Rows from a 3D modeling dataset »
.....

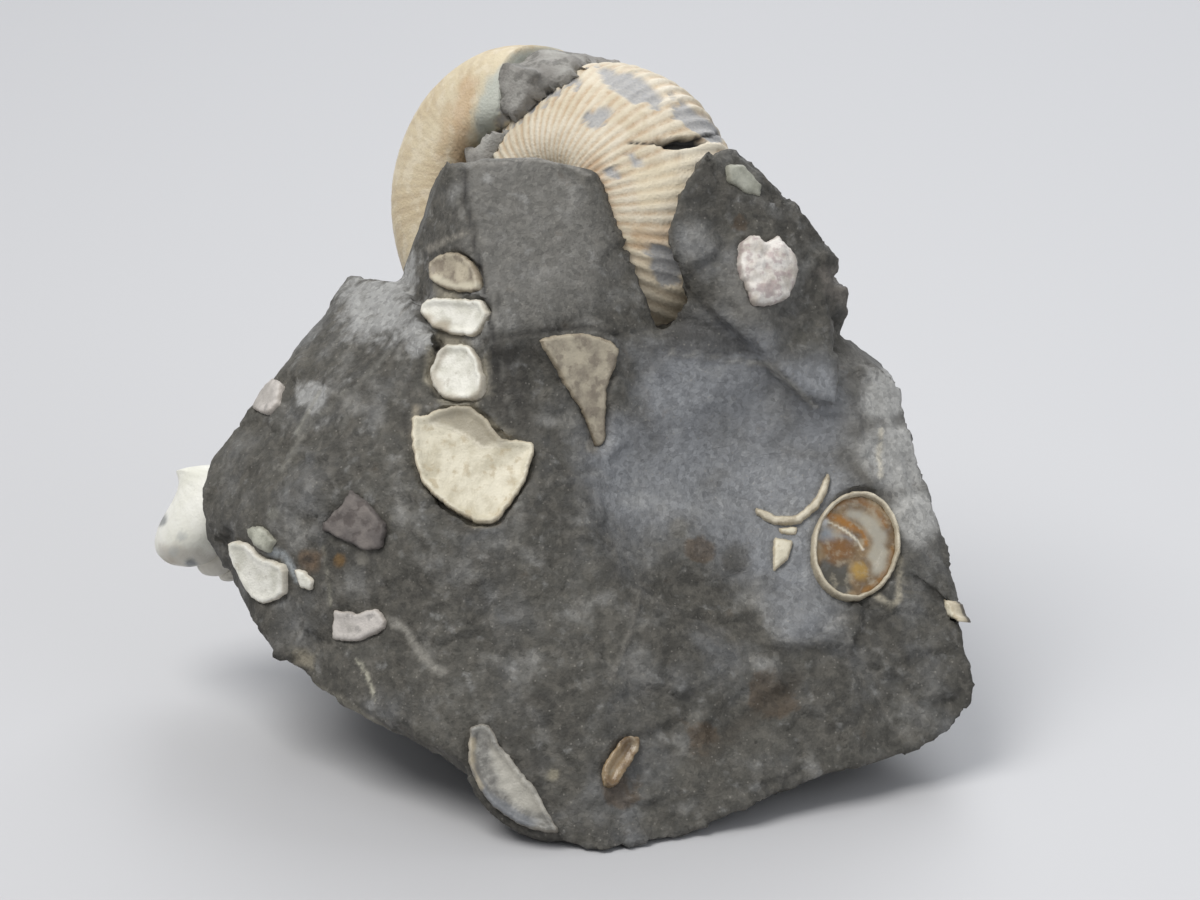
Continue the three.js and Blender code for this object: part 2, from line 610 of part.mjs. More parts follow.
pockets.push(slabOn(ringBed, widened(ringOut, POCKET_GAP), CHIP_DEPTH + POCKET_GAP, 4, 0));

const rock = biggest(pockets.reduce((solid, pocket) => solid.subtract(pocket), whole));

const specimen = new THREE.Group();
specimen.add(
  meshOf("shale_block", geometryOf(rock), "shale"),
  meshOf("scaphites_shell", geometryOf(ammoniteSolid()).applyMatrix4(place), "shell"),
  ...pieces,
);
export default specimen;
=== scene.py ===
# %% [markdown]
# # A scaphites ammonite in its matrix
# A scaphites is an ammonite that gave up coiling. It starts as a tight spiral, runs straight for a
# while, and ends in a hook that turns back towards the spiral. This one still sits in the lump of
# dark shale that it was found in, among broken bits of other shells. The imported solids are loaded
# first, as a frame that nothing may move. Every piece below is laid over one of them.

import math

import bmesh
import bpy
import numpy as np
from mathutils import Matrix, Vector, noise
from mathutils.bvhtree import BVHTree
from mathutils.geometry import delaunay_2d_cdt


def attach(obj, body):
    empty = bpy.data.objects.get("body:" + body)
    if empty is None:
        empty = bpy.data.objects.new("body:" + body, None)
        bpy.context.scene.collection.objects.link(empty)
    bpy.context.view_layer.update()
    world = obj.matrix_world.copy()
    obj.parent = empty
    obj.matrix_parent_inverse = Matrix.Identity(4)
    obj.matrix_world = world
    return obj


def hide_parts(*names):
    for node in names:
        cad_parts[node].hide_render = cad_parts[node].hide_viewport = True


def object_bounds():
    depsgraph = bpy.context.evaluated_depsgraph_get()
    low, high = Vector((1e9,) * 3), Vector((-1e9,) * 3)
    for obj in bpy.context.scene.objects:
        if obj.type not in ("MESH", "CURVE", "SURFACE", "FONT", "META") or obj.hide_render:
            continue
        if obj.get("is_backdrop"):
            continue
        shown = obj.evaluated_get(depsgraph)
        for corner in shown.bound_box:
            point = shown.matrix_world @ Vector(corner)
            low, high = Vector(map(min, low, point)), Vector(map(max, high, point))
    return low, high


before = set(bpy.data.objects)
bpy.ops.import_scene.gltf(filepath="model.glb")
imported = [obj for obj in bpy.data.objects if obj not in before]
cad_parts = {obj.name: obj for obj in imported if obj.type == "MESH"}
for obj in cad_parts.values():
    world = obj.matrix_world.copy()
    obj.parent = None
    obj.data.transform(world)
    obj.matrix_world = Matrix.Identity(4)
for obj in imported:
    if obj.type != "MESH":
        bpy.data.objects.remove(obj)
cad_box = [list(corner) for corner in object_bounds()]
MM = 0.001
print("solids in the frame:", len(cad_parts))

# %% [markdown]
# ## The line of sight
# All the places on the front of the rock are easiest to give as they are seen: so far across, so far
# up, and so much nearer than a picture plane that stands across the line of sight. The camera stands
# where the eye is, so the same three numbers serve for the pieces, their colours and the camera.

# %% Line of sight and camera
EYE_DOWN = math.radians(20)
EYE_DISTANCE = 400 * MM
PICTURE_HEIGHT = 26.7 * MM
PICTURE_WIDTH = 102 * MM
SENSOR_WIDTH = 36

ACROSS = Vector((1, 0, 0))
UP = Vector((0, math.sin(EYE_DOWN), math.cos(EYE_DOWN)))
NEAR = Vector((0, -math.cos(EYE_DOWN), math.sin(EYE_DOWN)))
PICTURE_CENTRE = Vector((0, 0, PICTURE_HEIGHT))
EYE = PICTURE_CENTRE + NEAR * EYE_DISTANCE


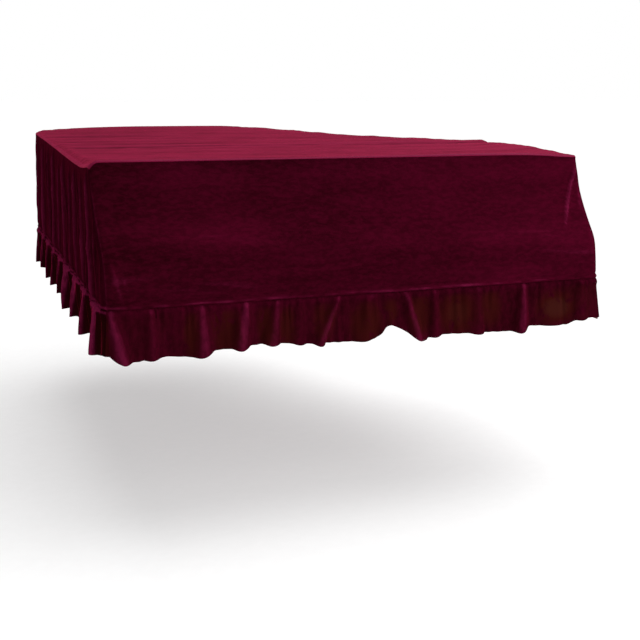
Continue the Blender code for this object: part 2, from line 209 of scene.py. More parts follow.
# Upright folds of the side panels: distance along the panel at the top and at the seam (foot),
# the drops between which each shows, its width at the seam, depth, and how round its crest is
SKIRT_FOLDS = tables(
    "top foot start stop width depth crest",
    spine=(
        (0.16, 0.14, 0.00, 0.36, 0.024, 0.0080, 1.4), (0.34, 0.33, 0.00, 0.36, 0.028, 0.0100, 1.4),
        (0.50, 0.52, 0.01, 0.36, 0.022, 0.0075, 1.3), (0.65, 0.66, 0.00, 0.36, 0.026, 0.0100, 1.3),
        (0.80, 0.79, 0.03, 0.36, 0.020, 0.0075, 1.3), (0.93, 0.95, 0.00, 0.36, 0.026, 0.0095, 1.4),
        (1.07, 1.09, 0.02, 0.36, 0.020, 0.0080, 1.2), (1.19, 1.22, 0.00, 0.36, 0.022, 0.0095, 1.3),
        (1.32, 1.37, 0.02, 0.36, 0.020, 0.0080, 1.2), (1.43, 1.54, 0.00, 0.36, 0.024, 0.0100, 1.3),
        (1.53, 1.62, 0.01, 0.30, 0.016, 0.0060, 1.3),
    ),
    tail=(
        (0.15, 0.14, 0.02, 0.36, 0.035, 0.0080, 1.5), (0.30, 0.32, 0.04, 0.36, 0.045, 0.0060, 1.6),
        (0.48, 0.47, 0.02, 0.36, 0.035, 0.0090, 1.4), (0.70, 0.69, 0.02, 0.36, 0.040, 0.0100, 1.5),
        (0.86, 0.88, 0.03, 0.36, 0.035, 0.0080, 1.4),
    ),
    bentside=(
        (0.12, 0.10, 0.02, 0.36, 0.035, 0.0080, 1.5), (0.30, 0.31, 0.05, 0.36, 0.040, 0.0060, 1.4),
        (0.46, 0.45, 0.02, 0.36, 0.035, 0.0090, 1.5), (0.63, 0.65, 0.04, 0.36, 0.035, 0.0070, 1.4),
        (0.84, 0.84, 0.02, 0.36, 0.045, 0.0100, 1.6), (1.02, 1.04, 0.03, 0.36, 0.035, 0.0080, 1.4),
    ),
    cheek=(
        (0.05, 0.12, 0.02, 0.36, 0.030, 0.0070, 1.4), (0.22, 0.33, 0.02, 0.36, 0.040, 0.0090, 1.5),
        (0.40, 0.50, 0.04, 0.36, 0.035, 0.0060, 1.4), (0.58, 0.68, 0.02, 0.36, 0.040, 0.0090, 1.5),
    ),
    front=(
        (-0.042, 0.053, 0.08, 0.36, 0.008, 0.0027, 1.4), (-0.002, 0.066, 0.12, 0.36, 0.006, 0.0014, 1.4),
        (1.536, 1.337, 0.00, 0.16, 0.006, 0.0120, 1.2), (1.529, 1.450, 0.04, 0.12, 0.007, 0.0050, 1.2),
    ),
)
FOLD_EASE = 0.06
# They sway on their way down, and are narrower at the top than at the seam
FOLD_SWAY = (0.005, 14.0, 2.1)
FOLD_TOP_WIDTH = 0.55
FOLD_WIDENING = 0.45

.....

What is asked » Extract the lines from the line with "const specimen = new THREE.Group();" through the line with "bpy.context.scene.collection.objects.link(empty)". Keep both of those lines, copy everything exactly, and add nothing.

Reply to the task »
const specimen = new THREE.Group();
specimen.add(
  meshOf("shale_block", geometryOf(rock), "shale"),
  meshOf("scaphites_shell", geometryOf(ammoniteSolid()).applyMatrix4(place), "shell"),
  ...pieces,
);
export default specimen;
=== scene.py ===
# %% [markdown]
# # A scaphites ammonite in its matrix
# A scaphites is an ammonite that gave up coiling. It starts as a tight spiral, runs straight for a
# while, and ends in a hook that turns back towards the spiral. This one still sits in the lump of
# dark shale that it was found in, among broken bits of other shells. The imported solids are loaded
# first, as a frame that nothing may move. Every piece below is laid over one of them.

import math

import bmesh
import bpy
import numpy as np
from mathutils import Matrix, Vector, noise
from mathutils.bvhtree import BVHTree
from mathutils.geometry import delaunay_2d_cdt


def attach(obj, body):
    empty = bpy.data.objects.get("body:" + body)
    if empty is None:
        empty = bpy.data.objects.new("body:" + body, None)
        bpy.context.scene.collection.objects.link(empty)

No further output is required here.